Economic Update

Published 22 Jul 2010

Two separate World Bank reports recently gave the Bulgarian government and business community ample food for thought. While one praised the country for a year of reforms that have had a positive effect on the domestic business environment, the other sounded strong warnings about the possible long-term consequences of the country’s slow rate of productivity growth.

In late September, an annual report by World Bank Group member International Finance Corporation (IFC) was published. It compared business regulations in 178 economies. In a year where Eastern European and Central Asian nations performed strongly, Bulgaria was named one of the top ten reforming countries in general and the top reformer in terms of ease of paying taxes.

Stella Ilieva, economist for the World Bank in Bulgaria, told OBG that, “rather than being a year of dramatic change in Bulgarian tax policy, the country’s position as the top tax reformer in terms of ease of paying taxes was the result of a long period of steady change”. This year Bulgaria jumped from number 122 in the list in terms of ease of paying taxes to 88, according to the IFC report. Over the last decade Bulgaria has reduced its corporate income tax nine times and as a result, the current rate is one of the lowest in Europe. The most recent reduction in the corporate income tax rate took place at the beginning of the year when it was dropped from 15% to 10%.

In a country that has struggled against a significant grey economy since its transition from communism to capitalism, low taxation and improved administration have increased compliance with tax collection laws. Between 2002 and 2005 voluntary compliance in paying corporate income tax increased by 4.5 percentage points while in the same period, VAT compliance improved by 11 percentage points. Revenues from corporate taxes increased from 2.4% of GDP in 2005 to 2.7% of GDP in 2006, although this was with the old corporate tax rate of 15%.

According to Ilieva, the cost of collecting revenue has dropped, through the introduction of more efficient practices. “The unification of the tax and social security collection in the National Revenue Agency has brought down costs. Where the country used to have over 400 regional offices now there are 29 and the number of staff has been optimised. In 2002 the cost of tax collection was 1.1% of revenues, now it is only 0.6%.”

Doing Business 2008 also highlighted the positive effects of more widespread use of the online tax payment system but Ilieva was keen to point out that while the scheme showed promise, the number of Bulgarians filling out their tax forms online is still small compared to those in Western European countries.

Other areas of the Bulgarian economy praised in the report were the construction sector, where building inspections were made more transparent and private bailiffs were introduced and in the judicial sector, where a new law has increased efficiency and transparency.

Before government legislators get too carried away with self-congratulation, a far more sombre report on the country’s prospects for convergence, produced by the World Bank, needs to be taken into account.

Accelerating Bulgaria’s Convergence: The Challenge of Raising Productivity shows that the country’s low worker productivity growth of 2% per year could prove a major stumbling block to the country’s attempt to catch up with other EU economies if reforms are not undertaken. Even in the most positive of scenarios, in which Bulgarian labour productivity growth increases to 5% after 2015, it would still take until 2040 for income levels to meet the EU average.

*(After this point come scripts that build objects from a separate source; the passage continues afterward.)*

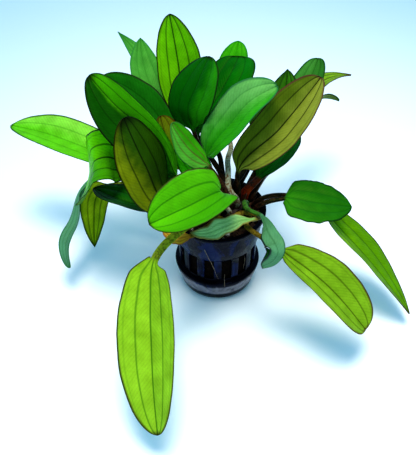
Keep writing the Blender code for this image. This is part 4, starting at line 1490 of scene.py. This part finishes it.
@dataclass
class Leaf:
    """One leaf, whose midrib runs from the rhizome through the points of petiole and blade to the tip."""

    name: str
    kind: LeafKind
    tone: StalkTone
    slot: str
    ring: str  # ring of the rhizome that carries it
    bearing: float  # degrees round the rhizome, 0 is +X and 90 is the back
    stalk: tuple
    blade: tuple
    width: float
    roll: tuple = (0.0, 0.0)  # turn about the midrib at collar and tip, degrees
    fold: tuple = (14.0, 14.0)  # rise of the left and the right half, degrees
    curl: float = 12.0  # further rise from the midrib to the edge, degrees
    shape: tuple = (0.62, 0.72)  # outline powers at the base and at the tip
    lobes: tuple = (0.0, 0.0)  # how far the left and the right lobe reach back past the collar
    heading: float | None = None  # bearing that the blade runs to, if not that of collar to tip
    strap: float = 1.0  # width of the petiole over its depth
    wave: float = 1.2  # height of the waves at the edge
    ripple: float = 0.03  # share of the half width by which the outline swells and narrows
    torn: float = 0.0  # twice the share of the half width that the dents of a torn edge take
    root_radius: float = 1.65  # of the petiole at the rhizome
    collar_radius: float = 1.25  # and where the blade starts
    thickness: float = 0.6
    keel: float = 0.9  # how far the midrib stands out below
    groove: float = 0.35  # and how deep it lies above
    quilt: float = 0.25  # swell of the blade between two veins

    RINGS = {"centre": 0.0, "inner": 4.0, "middle": 8.0, "outer": 12.0}
    GAP = 0.35  # clearance between a petiole and the rhizome
    ROOT_RISE = 4.0  # from there to the midrib's second point

    def roots(self, rhizome: Rhizome) -> list[tuple]:
        """First two points of the midrib, just off the rhizome and further along its normal.

        Args:
            rhizome: Rhizome that carries the leaf.

        Returns:
            Two places in millimetres.
        """
        radius, bearing, step = self.RINGS[self.ring], math.radians(self.bearing), 0.1
        lean = math.atan((rhizome.height(radius) - rhizome.height(radius + step)) / step)
        points = []
        for rise in (self.GAP, self.GAP + self.ROOT_RISE):
            reach = radius + rise * math.sin(lean)
            points.append((rhizome.x + reach * math.cos(bearing), rhizome.y + reach * math.sin(bearing),
                           rhizome.height(radius) + rise * math.cos(lean)))
        return points

    def midrib(self, rhizome: Rhizome) -> bpy.types.Object:
        """Midrib as a Bezier curve whose handles follow the spacing of its points.

        Args:
            rhizome: Rhizome that carries the leaf.

        Returns:
            Curve object, not shown.
        """
        points = [*self.roots(rhizome), *self.stalk, *self.blade]
        place = np.array(points, float)
        spans = np.linalg.norm(np.diff(place, axis=0), axis=1)[:, None]
        slopes = np.diff(place, axis=0) / spans
        inner = (slopes[:-1] * spans[1:] + slopes[1:] * spans[:-1]) / (spans[:-1] + spans[1:])
        first, last = 1.5 * slopes[0] - 0.5 * inner[0], 1.5 * slopes[-1] - 0.5 * inner[-1]
        return bezier_path(f"{self.name}_midrib", points, np.vstack([first, inner, last]))

    def inputs(self) -> dict[str, float]:
        """Value of each size that the loft asks for.

        Returns:
            Metres, radians and plain shares by the names of the loft's inputs.
        """
        heading = self.heading
        if heading is None:
            collar, tip = self.blade[0], self.blade[-1]
            heading = math.degrees(math.atan2(tip[1] - collar[1], tip[0] - collar[0]))
        sizes = {"Width": self.width, "Lobe Left": self.lobes[0], "Lobe Right": self.lobes[1],
                 "Root Radius": self.root_radius, "Collar Radius": self.collar_radius, "Wave": self.wave,
                 "Thickness": self.thickness, "Keel": self.keel, "Groove": self.groove, "Quilt": self.quilt}
        angles = {"Fold Left": self.fold[0], "Fold Right": self.fold[1], "Curl": self.curl,
                  "Heading": heading, "Roll Start": self.roll[0], "Roll End": self.roll[1]}
        return {"Base Power": self.shape[0], "Tip Power": self.shape[1], "Strap": self.strap,
                "Ripple": self.ripple, "Torn": self.torn,
                **{name: size * MM for name, size in sizes.items()},
                **{name: math.radians(angle) for name, angle in angles.items()}}

    def build(self, loft: LeafLoft, rhizome: Rhizome, seed: float) -> bpy.types.Object:
        """Grow the leaf and put it on its body.

        Args:
            loft: Tree that lofts a leaf.
            rhizome: Rhizome that carries it.
            seed: Start of its random edge.

        Returns:
            The leaf, standing for its CAD node.
        """
        piece = grow(f"sword_{self.name}", self.midrib(rhizome), loft.tree, {
            **self.inputs(), "Collar Point": 2 + len(self.stalk), "Seed": seed,
            "Material": leaf_material(self.kind, self.tone)})
        settle(piece, f"leaf_{self.slot}", f"leaf_{self.name}")
        return piece


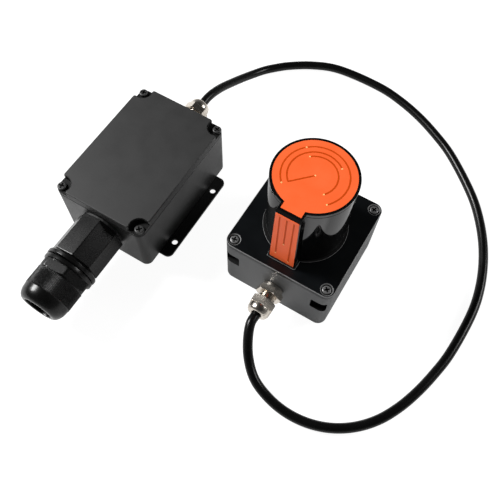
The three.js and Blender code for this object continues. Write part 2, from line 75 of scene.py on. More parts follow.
# ---- outlines: lists of (x, y), anticlockwise -------------------------------------------------

def rounded(points, radii, steps=4):
    """A closed outline with each corner rounded by its radius. A radius of 0 keeps the corner."""
    if not hasattr(radii, "__len__"):
        radii = [radii] * len(points)
    outline = []
    for i, corner in enumerate(points):
        corner = Vector(corner)
        before, after = Vector(points[i - 1]) - corner, Vector(points[(i + 1) % len(points)]) - corner
        half = before.angle(after) / 2
        if radii[i] == 0 or half > math.radians(89.5):
            outline.append(corner)
            continue
        reach = radii[i] / math.tan(half)
        reach = min(reach, before.length * 0.49, after.length * 0.49)
        radius = reach * math.tan(half)
        start = corner + before.normalized() * reach
        middle = corner + (before.normalized() + after.normalized()).normalized() * (
            radius / math.sin(half))
        end = corner + after.normalized() * reach
        sweep = (start - middle).angle_signed(end - middle)
        count = max(1, round(abs(math.degrees(sweep)) / 90 * steps))
        for k in range(count + 1):
            turn = Matrix.Rotation(-sweep * k / count, 2)
            outline.append(middle + turn @ (start - middle))
    return [(point[0], point[1]) for point in outline]


def rectangle(width, length, radius=0.0, steps=8):
    x, y = width / 2, length / 2
    return rounded([(-x, -y), (x, -y), (x, y), (-x, y)], radius, steps)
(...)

Presently, Bulgarian wages are one third of the EU average but they are rising at a faster rate than productivity growth, adding to already high inflationary pressure.

The report focuses on four areas where reform is necessary to improve productivity. Market competition needs to be increased and greater emphasis placed on research and development to encourage companies to innovate. The labour market also needs to be loosened and the skill gap between Bulgarian and EU workers narrowed.

According to the World Bank, making it easier to register a business is crucial for productivity. The market should be liberalised further, making it easier for companies to enter and exit. At the moment Bulgaria does not fare well in terms of opening or closing a business.

Additionally education reforms are necessary to improve the skills of the labour force as well as to increase the country’s capacity for innovation. The report says there should be better integration between research institutions and the business community as at the moment, the vast majority of funding for research programmes comes from the public sector. Tertiary education needs to be consolidated – there are too many universities in Bulgaria and they are too small. There is not critical mass needed to establish good research and development programmes.

A lack of labour mobility is also hampering productivity. In Doing Business 2006 Bulgaria was ranked 100th out of 175 countries mainly due to rigid working hours and high hiring costs. The World Bank had previously stated that the shortage of skilled workers in Eastern European members of the EU could be offset by loosening restrictions on foreign workers. The most likely source of such workers for Bulgaria would be Macedonia and Albania.